El arte no está solo en los museos

Fernando Casas Mínguez

Hace algún tiempo, saliendo de la Fundación Antonio Pérez (FAP) con el creador del museo que lleva su nombre, leí en una especie de puerta metálica la frase que encabeza estas líneas. Invité a Antonio a que se pusiera delante del subversivo grafiti y saqué la fotografía con la que ilustro este artículo. La postura apacible del gran artista recientemente fallecido refleja el buen humor de quien tenía ingenio suficiente para convertir en arte lo más insospechado y no desaprovecha la ocasión para proclamarlo. 

Antonio Pérez era divertido y curiosamente puntual. Quizás adquiriera ese hábito durante el largo periodo de militancia en el partido comunista. Su puntualidad le delataba como una persona que se había visto obligada a moverse en la clandestinidad. El tiempo dedicado al contrabando de las revistas y libros prohibidos de la editorial Ruedo Ibérico que traía desde París, le convirtieron en un clandestino famoso, en el terreno artístico y más allá. Me percaté de ello el día que vino a Cuenca un profesor de la Complutense  a impartir una conferencia  sobre Marxismo y Teoría crítica.  Antes de comenzar su charla, Jacobo Muñoz dedicó unas palabras cariñosas y repletas de admiración hacia el amigo que se encontraba discretamente sentado en una de las filas del salón de actos.

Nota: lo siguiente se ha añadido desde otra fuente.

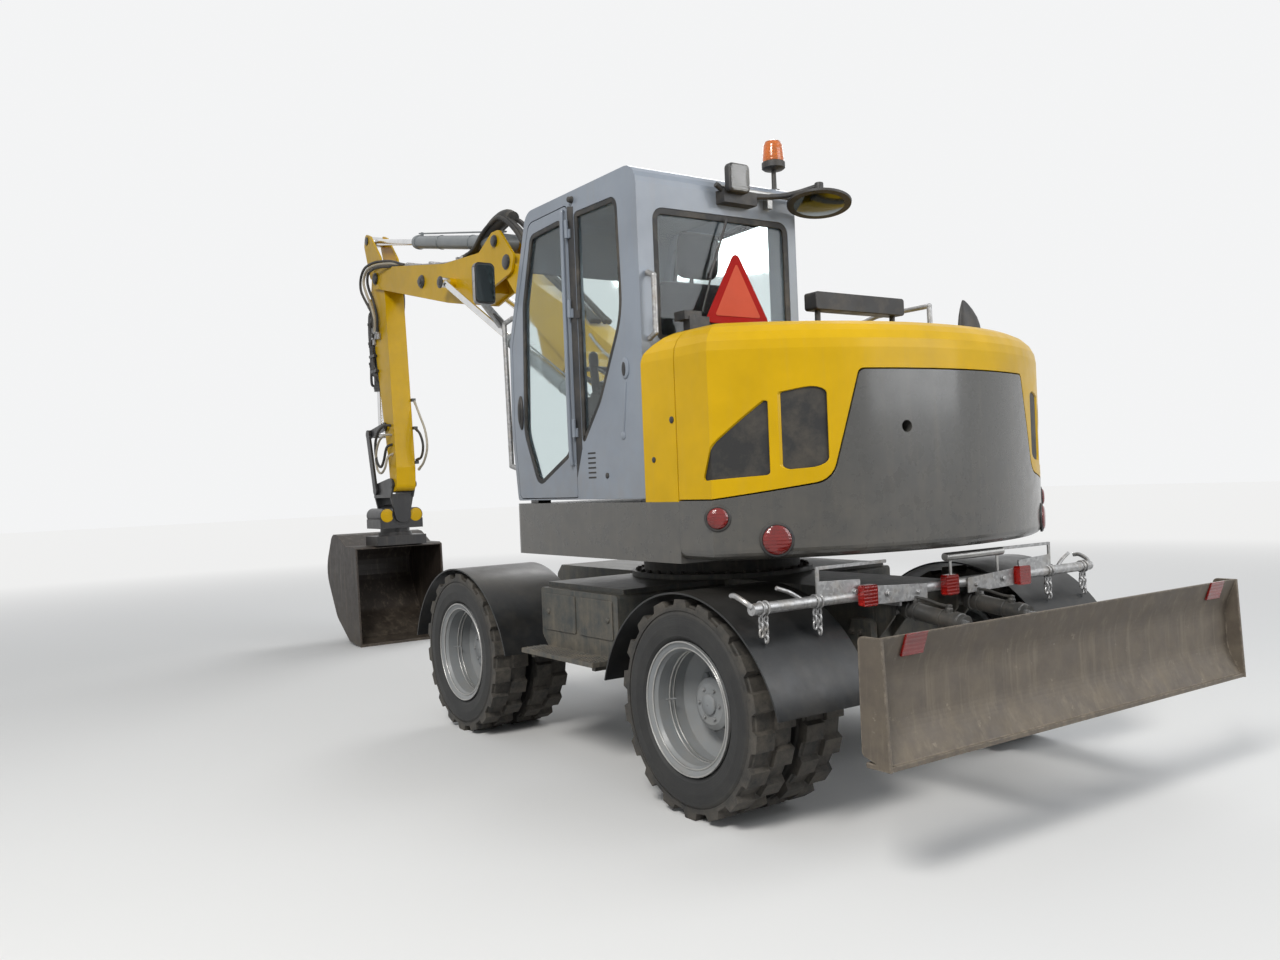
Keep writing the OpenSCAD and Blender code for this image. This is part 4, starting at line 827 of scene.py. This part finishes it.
carrier.lathe(ROOF_MIRROR, MIRROR_AXIS, [(-8, 146), (-8, 158), (4, 160), (8, 150), (14, 118), (2, 118)], 40)
carrier.done("roof_carrier", "upper_structure", "plastic")
mirror = Build()
mirror.lathe(ROOF_MIRROR, MIRROR_AXIS, [(-20, 4), (-18, 50), (-13, 100), (-4, 144), (2, 144), (3, 4)], 40)
mirror.done("roof_mirror", "upper_structure", "mirror")

FRONT_MIRROR = rounded(1250, 2490, 1126, 2720, 30), (1188, 2605)
front_mirror = Build()
front_mirror.rings([drawn_in(*FRONT_MIRROR, x, k) for x, k in (
    (522.6, 0.96), (523, 0.999), (551.8, 0.999), (560, 0.98), (570, 0.9), (577, 0.7), (579, 0.4))])
front_mirror.tube([at(508, 1085, 2374), at(522, 1102, 2400), at(538, 1150, 2445), at(556, 1190, 2500),
                   at(566, 1194, 2560)], 0.012, 12, n=6)
front_mirror.done("front_mirror", "upper_structure", "plastic")
mirror_face = Build()
mirror_face.rings([drawn_in(*FRONT_MIRROR, x, 0.9) for x in (522.9, 521.8)])
mirror_face.done("front_mirror_face", "upper_structure", "mirror")

beacon = Build()
centre = at(-740, 150, CAB_TOP)
beacon.lathe(centre, (0, 0, 1), [(0, 30), (8, 28), (12, 13), (108, 12), (112, 50), (120, 60), (148, 60), (153, 54)], 36)
beacon.done("beacon_base", "upper_structure", "plastic")
dome = Build()
dome.lathe(centre, (0, 0, 1), [(153, 54), (160, 55), (235, 49), (256, 40), (263, 22), (265, 3)], 40)
dome_piece = dome.done("beacon_dome", "upper_structure", "amber")
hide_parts("beacon")
bulb = Build()
bulb.lathe(centre, (0, 0, 1), [(152, 26), (170, 26), (172, 12), (215, 14), (232, 4)], 20)
bulb.done("beacon_bulb", "upper_structure", "bright")

sign = Build()
sign.plate(in_cross(outline([(428, 2236, 8), (712, 2236, 8), (570, 2494, 8)]), CAB_REAR - 60), (-0.002, 0, 0))
sign.done("sign_centre", "upper_structure", "sign_orange")

# ---- Arm ----------------------------------------------------------------
# Each ram's base pin and rod eye in X and Z, the Y of its barrels, their radius and length, and their material
STICK_END = (4870, 1526)
BUCKET_BASE = (5380, 3310)
RAMS = {
    "lift": ((500, 1295), (1812, 2256), (BOOM_Y,), 62, 1050, "barrel"),
    "adjust": ((1010, 1905), (3300, 3170), (-260, 160), 48, 1330, "barrel"),
    "stick": ((2545, 3365), (5320, 3940), (BOOM_Y,), 58, 1790, "barrel"),
    "bucket": (BUCKET_BASE, (STICK_END[0] + 516.3, STICK_END[1] + 507.1), (BOOM_Y,), 50, 850, "barrel_dark"),
    "blade": ((-1500, 860), (-2210, 760), (-215, 215), 38, 400, "barrel_dark")}
for name, (base, eye, sides_y, r, length, mat) in RAMS.items():
    gland = Build()
    dx, dz = eye[0] - base[0], eye[1] - base[1]
    reach = math.hypot(dx, dz)
    d = Vector((dx / reach, 0, dz / reach))
    n = Vector((-d.z, 0, d.x)) * (1 if d.x > 0 and name != "lift" else -1)
    for y in sides_y:
        o = at(base[0], y, base[1])
        gland.lathe(o + d * (length - 62) / 1000, d,
                    [(0, r + 1), (3, r + 7), (34, r + 7), (37, r + 3), (61, r + 3), (61.5, r - 6)], 40)
        gland.lathe(o + d * 0.075, d, [(0, r + 0.5), (4, r + 5), (26, r + 5), (30, r + 0.5)], 40)
        for far in (120, length - 95):
            spot = o + d * far / 1000 + n * (r - 3) / 1000
            gland.lathe(spot, n, [(0, 17), (16, 17), (20, 13), (32, 13), (34, 8)], 6)
        path = [o + d * 0.120 + n * (r + 22) / 1000, o + d * 0.175 + n * (r + 26) / 1000,
                o + d * (length - 150) / 1000 + n * (r + 20) / 1000, o + d * (length - 95) / 1000 + n * (r + 22) / 1000]
        gland.tube(path, 0.007, 8, n=6)
        for far in (0.35, 0.7):
            gland.tube([o + d * length * far / 1000 + (r + 2) / 1000 * (math.cos(a) * n + math.sin(a) * n.cross(d))
                        for a in circle(24)], 0.003, 6, closed=True)
    gland.done(name + "_glands", name + "_barrel", mat)

pins = Build()
for x, z, half, r in ((200, 1600, 163, 46), (500, 1295, 163, 34)):
    for s in (-1, 1):
        pins.lathe(at(x, BOOM_Y + s * half, z), (0, s, 0), [(-6, r), (6, r), (9, r - 5), (10, 6)], 28)
        pins.bolt(at(x + r + 16, BOOM_Y + s * (half - 8), z), (0, s, 0), 16)
pins.done("foot_pins", "upper_structure", "links")
pins = Build()
for x, z, half, r in ((2370, 3170, 120, 50), (2545, 3365, 128, 38), (5050, 3520, 128, 48)):
    for s in (-1, 1):
        pins.lathe(at(x, BOOM_Y + s * half, z), (0, s, 0), [
            (-2, r + 8), (5, r + 8), (6, r), (13, r), (16, r - 6), (17, 6)], 32)
        pins.bolt(at(x, BOOM_Y + s * (half + 5), z - r + 8), (0, s, 0), 14)
for s in (-1, 1):
    pins.lathe(at(3300, BOOM_Y + s * 245.2, 3170), (0, s, 0),
               [(0, 50), (8, 50), (12, 44), (13, 26), (20, 24), (21, 5)], 32)
    pins.lathe(at(3960, BOOM_Y + s * 119, 3300), (0, s, 0),
               [(0, 58), (10, 58), (14, 50), (24, 46), (26, 30), (34, 28), (35, 6)], 32)
pins.done("boom_pins", "upper_boom", "links")
pins = Build()
for x, z, half, r in ((5320, 3940, 95, 40), (*BUCKET_BASE, 76, 30)):
    for s in (-1, 1):
        pins.lathe(at(x, BOOM_Y + s * half, z), (0, s, 0), [(-2, r), (7, r), (10, r - 5), (11, 5)], 28)
pins.done("stick_pins", "stick", "links")


def hose(name, points, r, mat, a, b=None, collars=True):
    """Hydraulic hose through points in millimetres, on body a, or, where b is given, on no body with its placement
    baked into the mesh.
    """
    build = Build()
    path = smooth([at(*p) for p in points], 8)
    build.tube(path, r, 10)
    if collars:
        for tip, towards in ((path[0], path[1]), (path[-1], path[-2])):
            d = (towards - tip).normalized()
            k = 1000 * r
            build.lathe(tip, d,
                        [(0, k * 0.9), (2, k * 1.25), (22, k * 1.25), (24, k * 1.1), (52, k * 1.18), (54, k)], 14)
    obj = build.done(name, None if b else a, mat)
    if b:
        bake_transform(obj)


def front_x(z):
    """X of the stick's front face at height z."""
    return 4975 + (z - 1726) * 0.2048


for i, y in enumerate((-112, -80, -28, 4, 30)):
    lift = 10 * (i % 2)
    over_knee = [(x, y, z + lift) for x, z in ((1560, 2790), (1850, 2990), (2090, 3190), (2290, 3400), (2520, 3545),
                                               (2700, 3530), (2850, 3480))]
    hose("boom_hose_%d" % i, [(1250, y, 2560)] + over_knee + [(3000, y, 3400), (3170, y, 3366)], 0.016, "rubber",
         "lower_boom", "upper_boom")
sleeve = Build()
sleeve.tube([at(x, -42, z) for x, z in ((2440, 3530), (2540, 3562), (2680, 3550), (2850, 3494), (2990, 3418))],
            lambda t: 0.052 + 0.010 * math.sin(math.pi * t), 18, n=8)
sleeve.done("hose_sleeve", "upper_boom", "rubber")
lines = Build()
for y in (-104, -78, -20, 8, 30):
    lines.tube([at(x, y, z) for x, z in ((3120, 3362), (3400, 3371), (3700, 3410), (4000, 3460), (4300, 3511),
                                         (4480, 3543))], 0.009, 10, n=4)
for x, z in ((3300, 3356), (3850, 3424), (4350, 3510)):
    lines.box((x - 14, -118, z), (x + 14, 44, z + 34))
for y in (-92, 12):
    lines.lathe(at(3150, y, 3358), (0.98, 0, 0.17), [(0, 20), (60, 20), (62, 26), (90, 26), (92, 16), (130, 16)], 16)
lines.done("boom_lines", "upper_boom", "tube", bevel=2)
hose("boom_lines_left", [(300, 55, 1800), (700, 58, 2080), (1100, 58, 2350), (1250, 50, 2470)], 0.010, "bright",
     "lower_boom")
# Points of the hoses that cross from the boom to the stick
LOOPS = (
    [(4440, 30, 3540), (4700, 52, 3622), (4960, 84, 3664), (5170, 92, 3672), (5330, 88, 3650), (5430, 84, 3570),
     (5425, 84, 3460), (5300, 84, 3330), (5180, 84, 3220), (5150, 78, 3060), (5190, 70, 2960)],
    [(4440, 8, 3540), (4700, 60, 3600), (4960, 104, 3628), (5170, 112, 3618), (5280, 110, 3530), (5240, 106, 3420),
     (5150, 100, 3290), (5100, 84, 3140), (5130, 72, 3010)],
    [(4440, -20, 3540), (4690, 76, 3570), (4890, 128, 3590), (5070, 134, 3572), (5120, 132, 3500), (5090, 128, 3410),
     (5020, 116, 3290), (5010, 90, 3140), (5060, 74, 3000)],
    [(4440, -104, 3540), (4700, -150, 3610), (4960, -186, 3650), (5170, -192, 3650), (5330, -190, 3600),
     (5400, -186, 3480), (5300, -184, 3330), (5200, -180, 3180), (5190, -168, 3020)],
    [(4440, -78, 3540), (4690, -170, 3560), (4900, -222, 3590), (5080, -230, 3560), (5130, -228, 3470),
     (5090, -222, 3360), (5060, -200, 3220), (5090, -172, 3040)])
for i, points in enumerate(LOOPS):
    y = points[3][1]
    hose("stick_hose_%d" % i, points, 0.013, "pale_hose" if i == 1 else "rubber",
         "upper_boom", "stick")
ports = Build()
for x, y, z in ((5190, 70, 2960), (5130, 72, 3010), (5060, 74, 3000), (5190, -168, 3020), (5090, -172, 3040)):
    ports.box((x - 24, min(y, y * 0.7), z - 62), (x + 24, max(y, y * 0.7), z - 8))
    ports.lathe(at(x, y, z - 12), (0, 0, 1), [(0, 20), (20, 20), (22, 17), (58, 17), (60, 14)], 6)
ports.done("stick_ports", "stick", "tube", bevel=2)
for i, (y, out) in enumerate(((62, 70), (40, 96), (66, 30), (-138, 70), (-160, 40))):
    top = 2890 if y > 0 else 2950
    inner = 34 if y > 0 else -134
    hose("stick_line_%d" % i, [(front_x(z) + ahead, hose_y, z) for z, ahead, hose_y in (
        (top, out - 20, y), (2800, out, y), (2700, out + 8, y), (2600, out * 0.8, y), (2530, 34, (y + inner) / 2),
        (2490, 6, inner))], 0.012, "rubber" if i % 2 else "plastic", "stick")
hose("stick_loop_left", [(4870, 40, 2000), (4885, 100, 2000), (4990, 118, 1960), (5085, 118, 1870), (5120, 116, 1760),
                         (5080, 116, 1670), (4990, 116, 1640), (4900, 112, 1690), (4858, 96, 1790), (4850, 40, 1820)],
     0.011, "pale_hose", "stick", collars=False)
hose("stick_loop_black", [(4880, 40, 2090), (4895, 100, 2090), (5010, 116, 2050), (5105, 116, 1960), (5130, 114, 1850),
                          (5090, 114, 1740), (5000, 114, 1700), (4930, 110, 1760), (4880, 96, 1880), (4866, 40, 1910)],
     0.013, "rubber", "stick", collars=False)
hose("stick_loop_right", [(4812, -168, 2330), (4700, -172, 2180), (4590, -176, 2020), (4560, -176, 1860),
                          (4640, -172, 1730), (4760, -168, 1660)], 0.011, "pale_hose", "stick")
hose("stick_loop_dark", [(4800, -166, 2060), (4690, -168, 1990), (4640, -170, 1880), (4690, -170, 1780),
                         (4800, -166, 1750)], 0.012, "rubber", "stick")

ram_pipes = Build()
base, eye = RAMS["bucket"][:2]
along = Vector((eye[0] - base[0], 0, eye[1] - base[1])).normalized()
ram_up = Vector((-along.z, 0, along.x))
for side, ahead, start, end in ((1, 0.012, 0.06, 0.80), (1, -0.020, 0.10, 0.70), (-1, 0.010, 0.06, 0.78)):
    path = [at(base[0], BOOM_Y + side * y, base[1]) + along * t + ram_up * (ahead + w)
            for t, y, w in ((start, 52, 0.004), (start + 0.05, 72, 0), (0.3, 76, 0.006), (0.5, 72, -0.006),
                            (end - 0.05, 74, 0.004), (end, 54, 0))]
    ram_pipes.tube(path, 0.013, 12, n=6)
    for far in (0.17, 0.36, 0.56):
        ram_pipes.lathe(at(base[0], BOOM_Y + side * 74, base[1]) + along * far + ram_up * ahead, along,
                        [(0, 13), (1, 22), (26, 22), (28, 17), (52, 17), (53, 13)], 6)
ram_pipes.done("bucket_ram_pipes", "bucket_barrel", "links")

clamps = Build()
for z in (2790, 2640):
    x = front_x(z)
    for y0, y1 in ((24, 78), (-172, -122)):
        clamps.box((x - 30, y0, z - 13), (x + 112, y1, z + 13))
for x, z in ((4812, 2330), (4790, 2060), (4792, 1730)):
    clamps.box((x - 20, -180, z - 14), (x + 70, -140, z + 14))
clamps.done("hose_clamps", "stick", "links", bevel=3)

caps = Build()
for y in (-145, 145):
    for out, x in ((-1, 4941.7), (1, 5304.3)):
        caps.lathe(at(x, BOOM_Y + y, 1231), (out, 0, 0), [(-4, 64), (1, 64), (2.5, 58), (2, 26), (3.6, 24), (4, 5)], 32)
caps.done("tilt_caps", "tilt_body", "yellow")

Durante  su intervención el catedrático de filosofía definió a Antonio como “el último bohemio”.   

Gracias a su merecida fama no afectó demasiado al autor de los tarros de cristal con vilanos y editor de la revista Antojos, que no prosperara la propuesta de la Facultad de Bellas Artes de nombrarle “doctor honoris causa” de la Universidad de Castilla-La Mancha (UCLM). El fiasco resultaba paradójico, nada más incongruente que el equipo de gobierno de la UCLM rechazara investir como doctor honorario a Antonio Pérez cuando sus estudiantes escogían la Fundación como objeto de los trabajos de investigación y de tesis doctorales. Comprobar cómo su proyecto artístico crecía y se extendía por distintos lugares de Cuenca (San Clemente y Huete) y Guadalajara (Sigüenza) le llenaba de gozo. Vivía con entusiasmo el montaje de exposiciones, la búsqueda de objetos y la selección de obras para la colección interminable de la FAP. Su talante más bien escéptico, contribuyó a que encajara con dignidad decepciones, como el cierre del Museo del Objeto Encontrado de San Clemente. 

Dedicó su vida con pasión a llenar de arte los suelos, techos, paredes, patios y vitrinas de la Fundación donde creó ese espacio asombroso dedicado a su amigo Manolo Millares. Hasta que un día abandonó su casa de la calle de San Pedro y no subió más a mirar la hoz del Huécar desde las ventanas y miradores del convento de las Carmelitas -sede de la FAP-. Había perdido la alegría de vivir y dejó de vagar por los pasillos, escaleras y vericuetos de su laberíntica Fundación entre cuyos delirantes objetos podíamos encontrar la esquela virtual de un periódico presagiando su entierro. Me habría encantado ver disfrutar a Antonio Pérez los últimos años de su vida sin sufrimiento y contemplar la diversión que le producía crear una menina con la cápsula plateada de la botella de ese vino tinto de la Manchuela (de Syrah y garnacha) que tanto le gustaba.